Are artists born, or made? At the end of Woody Allen’s great comedy Bullets Over Broadway, the John Cusack character concludes that, in spite of his desire and effort, he will never be a creative genius. He simply does not have the gift.

But is his reluctant assumption that artistry is encoded in one’s genes, or perhaps one’s soul, really true? A recently published paper suggests otherwise.

“Creativity is another concept that is often thought of as something we are either born with or will never have,” says Dartmouth College psychologist Alexander Schlegel, lead author of a paper published in the journal NeuroImage. “Our data clearly refute this notion.”

Schlegel and his colleagues report that taking an introductory class in painting or drawing literally alters students’ brains. What’s more, these training-induced changes didn’t only improve the fine motor control needed for sophisticated sketching; they also boosted the students’ creative thinking.
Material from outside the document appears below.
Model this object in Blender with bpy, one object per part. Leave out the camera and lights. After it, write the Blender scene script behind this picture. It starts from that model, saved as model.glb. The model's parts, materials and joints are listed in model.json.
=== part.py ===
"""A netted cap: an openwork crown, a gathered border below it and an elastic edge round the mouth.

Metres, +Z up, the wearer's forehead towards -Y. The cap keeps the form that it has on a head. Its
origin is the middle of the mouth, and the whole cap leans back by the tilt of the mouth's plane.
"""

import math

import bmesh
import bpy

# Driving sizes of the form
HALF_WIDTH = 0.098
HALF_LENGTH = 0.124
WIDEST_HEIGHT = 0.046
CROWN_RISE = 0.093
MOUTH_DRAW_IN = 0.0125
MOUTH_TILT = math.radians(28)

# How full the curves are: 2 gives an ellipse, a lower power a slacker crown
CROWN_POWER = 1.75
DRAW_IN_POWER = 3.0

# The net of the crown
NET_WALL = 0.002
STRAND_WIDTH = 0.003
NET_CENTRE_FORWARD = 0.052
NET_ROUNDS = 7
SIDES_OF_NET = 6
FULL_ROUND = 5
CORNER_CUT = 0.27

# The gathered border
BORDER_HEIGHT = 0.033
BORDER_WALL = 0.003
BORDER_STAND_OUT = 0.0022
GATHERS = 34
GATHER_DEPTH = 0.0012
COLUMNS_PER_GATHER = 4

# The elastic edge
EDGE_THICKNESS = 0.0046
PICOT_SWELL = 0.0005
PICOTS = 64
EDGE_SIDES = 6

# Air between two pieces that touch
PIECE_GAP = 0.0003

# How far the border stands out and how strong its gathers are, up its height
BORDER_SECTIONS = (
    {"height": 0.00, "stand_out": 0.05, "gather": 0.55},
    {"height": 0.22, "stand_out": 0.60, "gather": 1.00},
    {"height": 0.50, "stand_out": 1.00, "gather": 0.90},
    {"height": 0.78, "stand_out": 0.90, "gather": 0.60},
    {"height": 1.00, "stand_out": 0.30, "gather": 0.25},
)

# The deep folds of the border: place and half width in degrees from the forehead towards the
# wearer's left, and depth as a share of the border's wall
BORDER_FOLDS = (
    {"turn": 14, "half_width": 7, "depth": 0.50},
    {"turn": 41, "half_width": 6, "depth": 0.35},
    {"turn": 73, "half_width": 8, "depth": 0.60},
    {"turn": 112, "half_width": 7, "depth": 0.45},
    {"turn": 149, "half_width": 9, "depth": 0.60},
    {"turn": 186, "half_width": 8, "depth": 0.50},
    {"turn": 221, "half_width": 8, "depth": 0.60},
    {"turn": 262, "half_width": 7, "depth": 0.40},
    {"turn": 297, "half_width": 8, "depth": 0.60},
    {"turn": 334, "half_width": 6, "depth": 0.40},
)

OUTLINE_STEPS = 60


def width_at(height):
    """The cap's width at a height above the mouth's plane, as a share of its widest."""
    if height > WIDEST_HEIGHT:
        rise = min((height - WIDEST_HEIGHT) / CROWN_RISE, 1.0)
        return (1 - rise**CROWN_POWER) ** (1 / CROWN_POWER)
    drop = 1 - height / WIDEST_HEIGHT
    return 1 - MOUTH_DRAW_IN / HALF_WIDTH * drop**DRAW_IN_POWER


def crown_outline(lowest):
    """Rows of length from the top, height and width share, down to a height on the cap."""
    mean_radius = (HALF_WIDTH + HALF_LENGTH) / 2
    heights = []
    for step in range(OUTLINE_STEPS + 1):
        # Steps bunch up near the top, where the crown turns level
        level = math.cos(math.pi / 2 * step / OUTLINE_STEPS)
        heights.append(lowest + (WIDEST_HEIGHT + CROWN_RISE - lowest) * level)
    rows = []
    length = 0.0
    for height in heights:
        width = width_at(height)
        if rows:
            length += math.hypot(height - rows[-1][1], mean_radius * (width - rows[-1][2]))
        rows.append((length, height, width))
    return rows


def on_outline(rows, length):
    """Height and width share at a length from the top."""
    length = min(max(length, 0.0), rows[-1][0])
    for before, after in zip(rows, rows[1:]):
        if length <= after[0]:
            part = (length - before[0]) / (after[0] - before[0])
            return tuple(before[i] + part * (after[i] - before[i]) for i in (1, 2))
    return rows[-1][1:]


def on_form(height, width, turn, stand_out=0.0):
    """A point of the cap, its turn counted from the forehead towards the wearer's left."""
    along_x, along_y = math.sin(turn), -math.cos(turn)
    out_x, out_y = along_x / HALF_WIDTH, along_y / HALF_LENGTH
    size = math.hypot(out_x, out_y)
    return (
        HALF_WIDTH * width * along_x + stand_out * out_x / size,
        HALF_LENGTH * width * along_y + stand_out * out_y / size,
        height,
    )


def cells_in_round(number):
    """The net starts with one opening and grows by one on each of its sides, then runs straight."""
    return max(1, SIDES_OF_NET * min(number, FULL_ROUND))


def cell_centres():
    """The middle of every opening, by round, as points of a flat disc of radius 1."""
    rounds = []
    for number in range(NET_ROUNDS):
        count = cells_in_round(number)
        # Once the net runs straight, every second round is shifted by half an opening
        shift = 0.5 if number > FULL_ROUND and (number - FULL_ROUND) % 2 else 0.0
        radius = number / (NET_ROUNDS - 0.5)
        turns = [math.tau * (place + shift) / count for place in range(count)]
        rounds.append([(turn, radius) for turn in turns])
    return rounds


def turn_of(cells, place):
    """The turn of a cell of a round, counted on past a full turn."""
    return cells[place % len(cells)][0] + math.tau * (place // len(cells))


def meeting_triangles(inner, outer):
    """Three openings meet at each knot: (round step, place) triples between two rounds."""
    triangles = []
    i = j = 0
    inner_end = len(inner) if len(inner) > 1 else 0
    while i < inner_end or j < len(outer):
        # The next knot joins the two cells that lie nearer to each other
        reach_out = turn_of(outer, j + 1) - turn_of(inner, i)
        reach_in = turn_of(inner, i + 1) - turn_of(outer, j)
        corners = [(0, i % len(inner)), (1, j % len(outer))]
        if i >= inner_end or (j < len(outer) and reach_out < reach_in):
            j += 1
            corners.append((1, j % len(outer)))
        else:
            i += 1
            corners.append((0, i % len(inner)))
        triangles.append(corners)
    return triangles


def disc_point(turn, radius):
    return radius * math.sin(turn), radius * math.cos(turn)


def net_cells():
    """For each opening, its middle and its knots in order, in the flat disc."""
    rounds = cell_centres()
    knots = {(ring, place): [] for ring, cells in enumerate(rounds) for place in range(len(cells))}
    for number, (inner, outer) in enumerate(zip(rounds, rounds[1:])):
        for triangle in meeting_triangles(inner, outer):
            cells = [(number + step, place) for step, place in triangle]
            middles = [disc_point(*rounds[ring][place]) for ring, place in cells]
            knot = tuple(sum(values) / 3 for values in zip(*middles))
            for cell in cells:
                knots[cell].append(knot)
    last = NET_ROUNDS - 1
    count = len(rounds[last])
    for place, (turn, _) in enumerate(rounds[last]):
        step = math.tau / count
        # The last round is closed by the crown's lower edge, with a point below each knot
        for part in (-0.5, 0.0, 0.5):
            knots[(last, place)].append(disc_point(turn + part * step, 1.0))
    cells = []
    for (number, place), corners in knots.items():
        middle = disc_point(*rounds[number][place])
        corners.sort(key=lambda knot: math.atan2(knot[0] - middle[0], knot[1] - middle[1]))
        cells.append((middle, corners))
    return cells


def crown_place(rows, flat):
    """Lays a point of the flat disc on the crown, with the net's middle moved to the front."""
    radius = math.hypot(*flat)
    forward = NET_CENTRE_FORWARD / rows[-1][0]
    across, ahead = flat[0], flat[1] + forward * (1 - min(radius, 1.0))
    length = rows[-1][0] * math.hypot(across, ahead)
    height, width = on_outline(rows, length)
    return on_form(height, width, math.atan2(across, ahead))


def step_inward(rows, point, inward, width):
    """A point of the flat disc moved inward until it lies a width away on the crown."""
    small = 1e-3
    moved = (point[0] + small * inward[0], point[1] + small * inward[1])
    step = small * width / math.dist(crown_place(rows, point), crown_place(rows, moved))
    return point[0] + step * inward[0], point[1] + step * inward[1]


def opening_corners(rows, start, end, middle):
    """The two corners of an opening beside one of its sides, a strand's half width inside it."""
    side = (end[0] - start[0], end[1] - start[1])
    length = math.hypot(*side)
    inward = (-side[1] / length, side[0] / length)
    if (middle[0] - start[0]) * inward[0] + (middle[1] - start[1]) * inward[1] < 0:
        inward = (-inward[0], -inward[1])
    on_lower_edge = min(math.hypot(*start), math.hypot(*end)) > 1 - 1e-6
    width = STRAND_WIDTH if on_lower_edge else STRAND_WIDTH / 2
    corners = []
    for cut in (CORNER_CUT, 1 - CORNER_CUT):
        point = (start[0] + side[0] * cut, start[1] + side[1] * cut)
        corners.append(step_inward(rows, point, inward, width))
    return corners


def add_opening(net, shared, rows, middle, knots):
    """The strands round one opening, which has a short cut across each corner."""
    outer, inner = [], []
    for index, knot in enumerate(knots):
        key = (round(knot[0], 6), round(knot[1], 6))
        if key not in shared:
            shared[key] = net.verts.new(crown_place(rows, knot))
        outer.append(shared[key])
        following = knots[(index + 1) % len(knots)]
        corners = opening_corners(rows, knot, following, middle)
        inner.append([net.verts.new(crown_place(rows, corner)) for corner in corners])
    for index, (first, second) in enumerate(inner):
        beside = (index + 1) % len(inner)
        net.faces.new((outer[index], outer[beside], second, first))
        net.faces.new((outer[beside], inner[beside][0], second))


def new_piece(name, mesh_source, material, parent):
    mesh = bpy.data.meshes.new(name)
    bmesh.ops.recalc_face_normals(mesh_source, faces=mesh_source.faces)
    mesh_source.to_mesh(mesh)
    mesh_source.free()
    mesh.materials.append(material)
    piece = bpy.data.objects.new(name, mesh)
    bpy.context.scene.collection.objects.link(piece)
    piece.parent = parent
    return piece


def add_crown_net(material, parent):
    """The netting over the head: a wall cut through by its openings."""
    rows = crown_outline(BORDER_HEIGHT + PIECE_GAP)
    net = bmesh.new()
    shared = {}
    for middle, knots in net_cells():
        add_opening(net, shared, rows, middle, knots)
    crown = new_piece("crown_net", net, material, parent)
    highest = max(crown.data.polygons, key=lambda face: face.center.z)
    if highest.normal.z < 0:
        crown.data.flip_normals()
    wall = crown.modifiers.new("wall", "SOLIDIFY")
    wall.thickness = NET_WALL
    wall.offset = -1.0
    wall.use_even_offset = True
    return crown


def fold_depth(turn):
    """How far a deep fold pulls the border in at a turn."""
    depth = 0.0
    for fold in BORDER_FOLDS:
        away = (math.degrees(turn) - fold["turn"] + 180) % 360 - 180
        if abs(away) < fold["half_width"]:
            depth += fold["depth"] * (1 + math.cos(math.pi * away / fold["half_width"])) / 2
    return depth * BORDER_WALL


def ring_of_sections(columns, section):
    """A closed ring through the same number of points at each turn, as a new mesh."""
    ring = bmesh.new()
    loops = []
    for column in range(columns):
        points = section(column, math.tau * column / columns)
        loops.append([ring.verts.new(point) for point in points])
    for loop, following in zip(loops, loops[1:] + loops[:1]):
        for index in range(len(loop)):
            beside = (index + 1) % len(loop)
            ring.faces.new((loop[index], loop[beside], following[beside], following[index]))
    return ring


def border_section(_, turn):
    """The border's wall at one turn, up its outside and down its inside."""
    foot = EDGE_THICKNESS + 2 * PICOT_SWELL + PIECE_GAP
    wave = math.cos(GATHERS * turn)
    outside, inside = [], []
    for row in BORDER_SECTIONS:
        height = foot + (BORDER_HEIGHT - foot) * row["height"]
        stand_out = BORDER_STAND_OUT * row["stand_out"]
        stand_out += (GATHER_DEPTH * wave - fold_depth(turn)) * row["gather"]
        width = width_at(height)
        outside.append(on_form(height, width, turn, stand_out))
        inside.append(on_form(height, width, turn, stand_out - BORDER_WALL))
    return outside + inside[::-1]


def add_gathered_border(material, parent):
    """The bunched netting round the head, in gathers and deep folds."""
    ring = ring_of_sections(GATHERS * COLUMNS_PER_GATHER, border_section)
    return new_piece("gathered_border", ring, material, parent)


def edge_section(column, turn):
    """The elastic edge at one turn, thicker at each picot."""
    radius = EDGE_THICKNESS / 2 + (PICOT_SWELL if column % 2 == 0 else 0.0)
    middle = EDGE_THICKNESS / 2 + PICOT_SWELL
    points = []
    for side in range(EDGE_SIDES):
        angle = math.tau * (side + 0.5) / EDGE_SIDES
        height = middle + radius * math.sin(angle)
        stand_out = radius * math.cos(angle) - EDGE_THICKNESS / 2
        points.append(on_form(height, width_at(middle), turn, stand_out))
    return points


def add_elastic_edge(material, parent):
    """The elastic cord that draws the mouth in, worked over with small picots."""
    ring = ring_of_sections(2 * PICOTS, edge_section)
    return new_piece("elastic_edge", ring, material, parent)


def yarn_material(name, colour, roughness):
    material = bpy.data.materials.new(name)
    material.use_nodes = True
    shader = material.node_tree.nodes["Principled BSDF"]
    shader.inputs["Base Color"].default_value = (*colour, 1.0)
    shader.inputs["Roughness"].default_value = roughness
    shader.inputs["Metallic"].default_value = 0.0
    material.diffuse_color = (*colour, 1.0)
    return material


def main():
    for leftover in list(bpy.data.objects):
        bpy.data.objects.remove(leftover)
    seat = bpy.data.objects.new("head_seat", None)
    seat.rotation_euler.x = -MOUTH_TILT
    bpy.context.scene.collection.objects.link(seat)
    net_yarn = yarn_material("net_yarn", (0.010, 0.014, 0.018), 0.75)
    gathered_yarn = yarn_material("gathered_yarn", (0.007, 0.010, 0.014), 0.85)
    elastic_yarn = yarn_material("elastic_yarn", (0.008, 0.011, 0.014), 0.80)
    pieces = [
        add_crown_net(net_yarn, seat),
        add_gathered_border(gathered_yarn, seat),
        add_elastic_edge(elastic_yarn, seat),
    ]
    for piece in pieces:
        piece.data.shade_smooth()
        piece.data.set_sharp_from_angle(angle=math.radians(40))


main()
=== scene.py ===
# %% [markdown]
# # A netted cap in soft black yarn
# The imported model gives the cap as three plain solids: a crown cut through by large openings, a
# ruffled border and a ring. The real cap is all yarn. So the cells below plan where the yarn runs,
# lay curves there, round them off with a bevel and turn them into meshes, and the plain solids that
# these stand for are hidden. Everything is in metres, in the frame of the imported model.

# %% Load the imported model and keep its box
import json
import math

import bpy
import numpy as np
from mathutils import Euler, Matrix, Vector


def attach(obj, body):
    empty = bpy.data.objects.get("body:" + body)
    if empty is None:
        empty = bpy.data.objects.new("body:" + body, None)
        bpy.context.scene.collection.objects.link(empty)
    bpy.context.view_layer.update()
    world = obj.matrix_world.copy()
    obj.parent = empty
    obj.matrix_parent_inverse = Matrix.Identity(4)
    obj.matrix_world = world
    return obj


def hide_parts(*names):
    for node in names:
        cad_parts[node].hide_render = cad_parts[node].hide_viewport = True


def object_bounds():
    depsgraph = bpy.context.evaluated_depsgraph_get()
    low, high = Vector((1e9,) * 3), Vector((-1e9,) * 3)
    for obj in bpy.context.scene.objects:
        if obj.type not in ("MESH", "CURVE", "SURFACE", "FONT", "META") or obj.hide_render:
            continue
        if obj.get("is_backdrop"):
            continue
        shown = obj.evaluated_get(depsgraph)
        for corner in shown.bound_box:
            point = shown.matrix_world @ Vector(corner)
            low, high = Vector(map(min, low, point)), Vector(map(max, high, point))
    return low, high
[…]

Start doing the work, and the brain responds, allowing one to build and retain not just technical knowledge, but also the imaginative capacity needed to utilize it fully.

Their study featured 35 college undergraduates, 17 of whom took a three-month introductory course in observational drawing or painting. All underwent monthly brain scans using fMRI technology.

At the beginning and end of the study, all participants completed a standard test of creative thinking, which measures such factors as fluency, originality, and the creative use of imagery and language.

During each of the monthly sessions, their brains were scanned under two conditions: as they “judged properties of illusory visual stimuli,” a test designed to track the development of their perceptual abilities; and as they made “quick, 30-second gesture drawings based on observations of human figures.”

“We did not find any improvements in the art students’ purely perceptual skills or related brain activity relative to a control group of students who did not study art,” the researchers write. “We did, however, find that the art students improved in the ability to quickly translate observations of human figures into gesture drawings, and that fine-grained patterns of drawing-related neural activity in the cerebellum and cerebral cortex increasingly differentiated the art students from the control group over the course of the study.”